Data items:
○ ○ ○

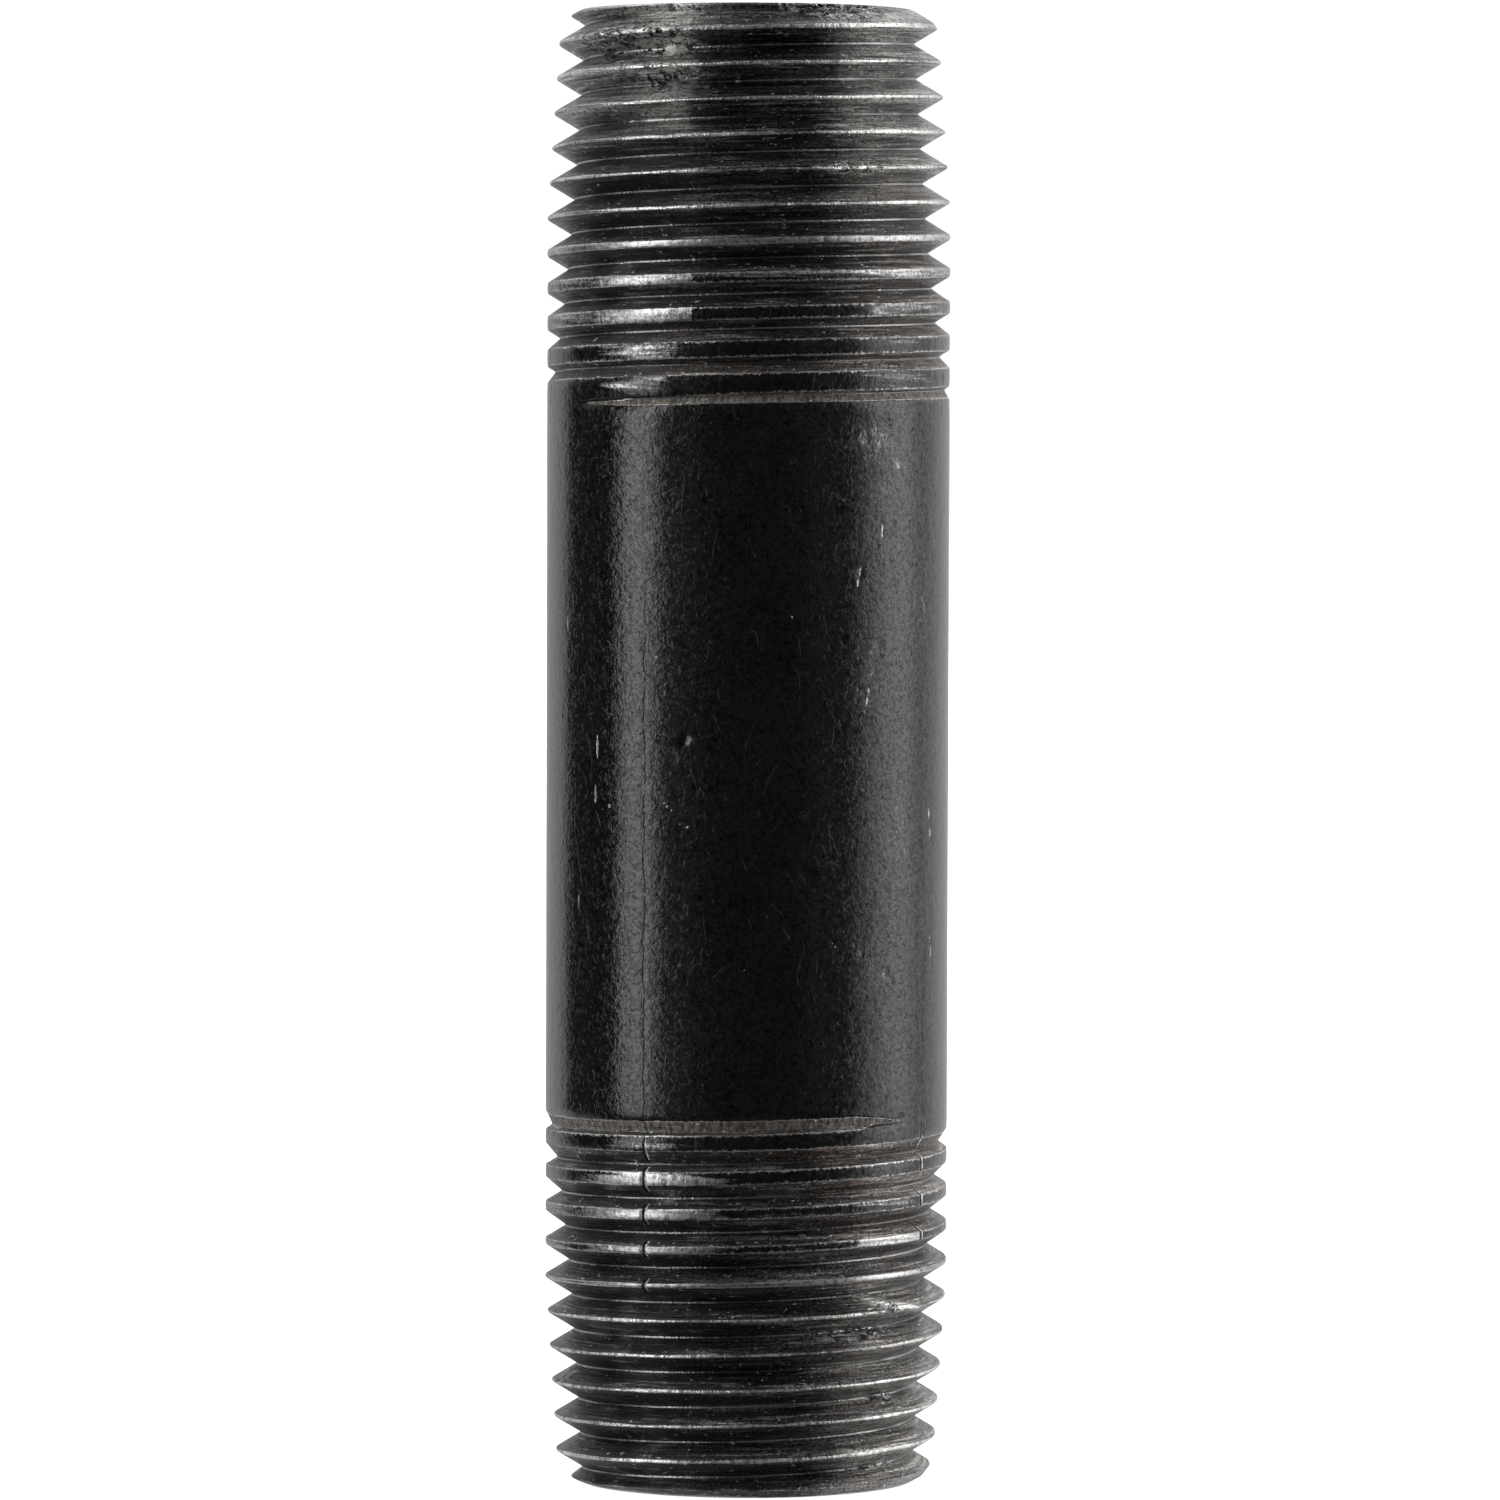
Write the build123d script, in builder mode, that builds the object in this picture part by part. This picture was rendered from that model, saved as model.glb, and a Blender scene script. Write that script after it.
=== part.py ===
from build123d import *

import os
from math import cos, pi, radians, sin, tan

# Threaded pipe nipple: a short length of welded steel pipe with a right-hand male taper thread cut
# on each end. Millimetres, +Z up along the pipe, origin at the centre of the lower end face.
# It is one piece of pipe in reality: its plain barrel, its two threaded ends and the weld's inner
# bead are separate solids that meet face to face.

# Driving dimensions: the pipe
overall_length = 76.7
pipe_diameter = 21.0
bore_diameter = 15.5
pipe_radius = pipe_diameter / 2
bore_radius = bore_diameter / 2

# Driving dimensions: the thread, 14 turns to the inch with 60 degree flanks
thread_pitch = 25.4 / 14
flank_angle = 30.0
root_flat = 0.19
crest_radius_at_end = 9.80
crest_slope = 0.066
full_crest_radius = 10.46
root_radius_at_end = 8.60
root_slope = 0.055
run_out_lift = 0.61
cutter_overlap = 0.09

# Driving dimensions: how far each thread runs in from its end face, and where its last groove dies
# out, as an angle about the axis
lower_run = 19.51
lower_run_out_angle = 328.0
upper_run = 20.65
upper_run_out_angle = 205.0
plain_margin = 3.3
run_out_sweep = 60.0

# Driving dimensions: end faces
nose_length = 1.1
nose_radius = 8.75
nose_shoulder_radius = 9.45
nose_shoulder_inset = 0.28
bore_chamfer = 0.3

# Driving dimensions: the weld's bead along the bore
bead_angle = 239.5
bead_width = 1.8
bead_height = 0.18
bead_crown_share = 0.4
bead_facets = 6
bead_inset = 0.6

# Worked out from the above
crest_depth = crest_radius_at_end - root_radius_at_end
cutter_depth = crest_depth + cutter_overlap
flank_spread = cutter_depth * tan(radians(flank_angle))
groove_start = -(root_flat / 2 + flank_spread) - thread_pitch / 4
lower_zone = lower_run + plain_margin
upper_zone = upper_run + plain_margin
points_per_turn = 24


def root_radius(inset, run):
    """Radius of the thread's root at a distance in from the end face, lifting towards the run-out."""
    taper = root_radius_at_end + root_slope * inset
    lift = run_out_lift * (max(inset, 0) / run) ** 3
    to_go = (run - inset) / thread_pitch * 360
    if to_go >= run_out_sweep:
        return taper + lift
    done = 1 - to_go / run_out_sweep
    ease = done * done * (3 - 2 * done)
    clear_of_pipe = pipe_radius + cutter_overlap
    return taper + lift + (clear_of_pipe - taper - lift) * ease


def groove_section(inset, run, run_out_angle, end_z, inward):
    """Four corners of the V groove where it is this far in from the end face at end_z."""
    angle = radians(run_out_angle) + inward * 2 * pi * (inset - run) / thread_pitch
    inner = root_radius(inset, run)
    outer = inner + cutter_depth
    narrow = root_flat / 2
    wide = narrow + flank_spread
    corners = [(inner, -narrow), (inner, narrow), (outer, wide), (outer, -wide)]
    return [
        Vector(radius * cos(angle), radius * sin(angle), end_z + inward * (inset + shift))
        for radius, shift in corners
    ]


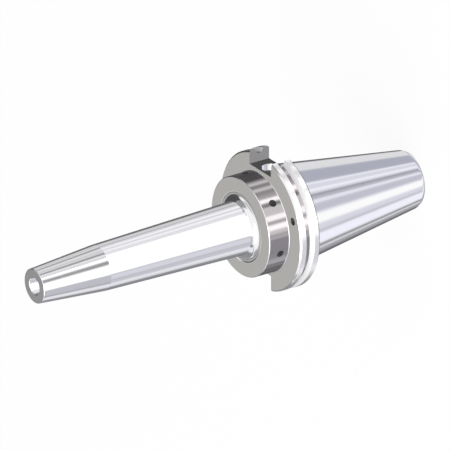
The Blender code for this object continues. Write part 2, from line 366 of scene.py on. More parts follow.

○ ○ ○

Quote the records from their first line to the line with "bead_inset = 0.6", inclusive, without adding or dropping anything.

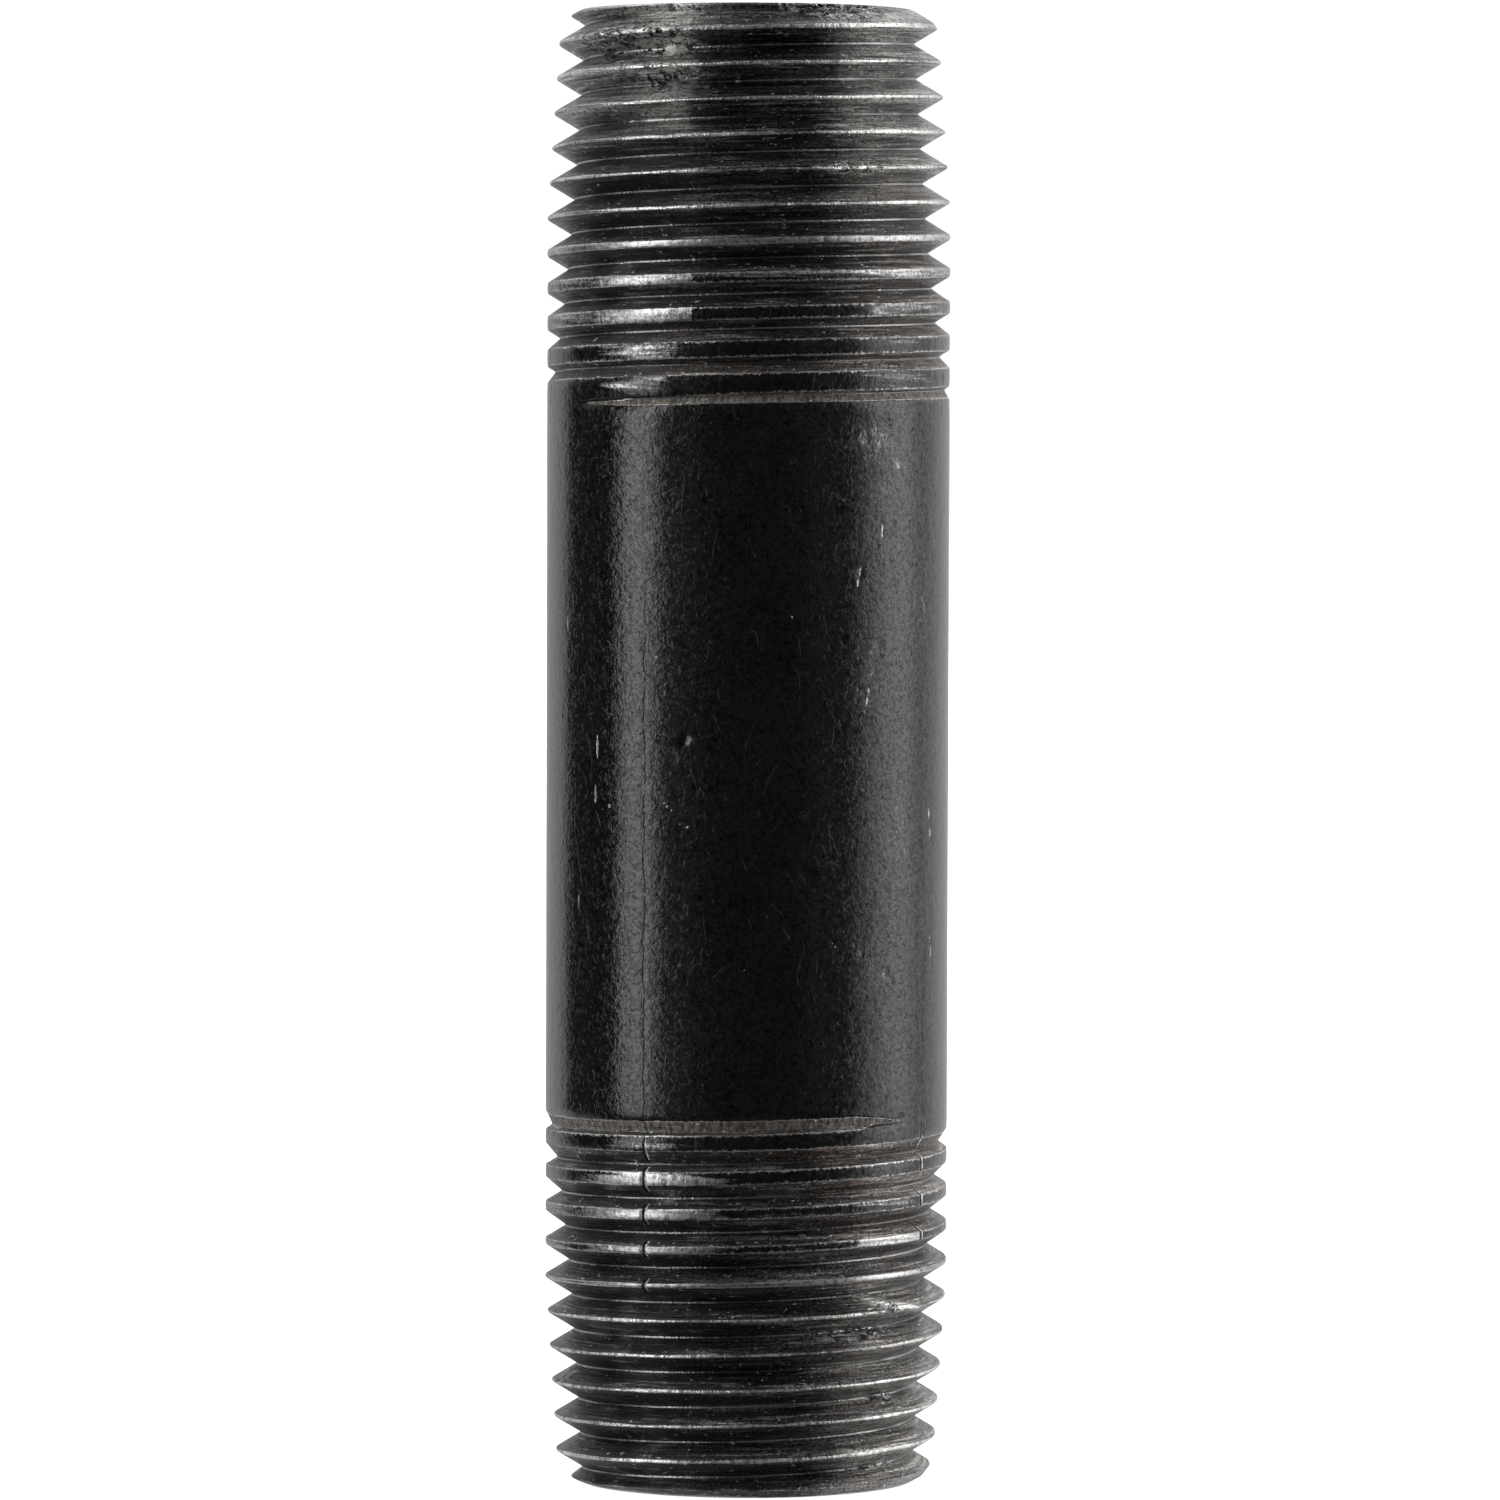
Write the build123d script, in builder mode, that builds the object in this picture part by part. This picture was rendered from that model, saved as model.glb, and a Blender scene script. Write that script after it.
=== part.py ===
from build123d import *

import os
from math import cos, pi, radians, sin, tan

# Threaded pipe nipple: a short length of welded steel pipe with a right-hand male taper thread cut
# on each end. Millimetres, +Z up along the pipe, origin at the centre of the lower end face.
# It is one piece of pipe in reality: its plain barrel, its two threaded ends and the weld's inner
# bead are separate solids that meet face to face.

# Driving dimensions: the pipe
overall_length = 76.7
pipe_diameter = 21.0
bore_diameter = 15.5
pipe_radius = pipe_diameter / 2
bore_radius = bore_diameter / 2

# Driving dimensions: the thread, 14 turns to the inch with 60 degree flanks
thread_pitch = 25.4 / 14
flank_angle = 30.0
root_flat = 0.19
crest_radius_at_end = 9.80
crest_slope = 0.066
full_crest_radius = 10.46
root_radius_at_end = 8.60
root_slope = 0.055
run_out_lift = 0.61
cutter_overlap = 0.09

# Driving dimensions: how far each thread runs in from its end face, and where its last groove dies
# out, as an angle about the axis
lower_run = 19.51
lower_run_out_angle = 328.0
upper_run = 20.65
upper_run_out_angle = 205.0
plain_margin = 3.3
run_out_sweep = 60.0

# Driving dimensions: end faces
nose_length = 1.1
nose_radius = 8.75
nose_shoulder_radius = 9.45
nose_shoulder_inset = 0.28
bore_chamfer = 0.3

# Driving dimensions: the weld's bead along the bore
bead_angle = 239.5
bead_width = 1.8
bead_height = 0.18
bead_crown_share = 0.4
bead_facets = 6
bead_inset = 0.6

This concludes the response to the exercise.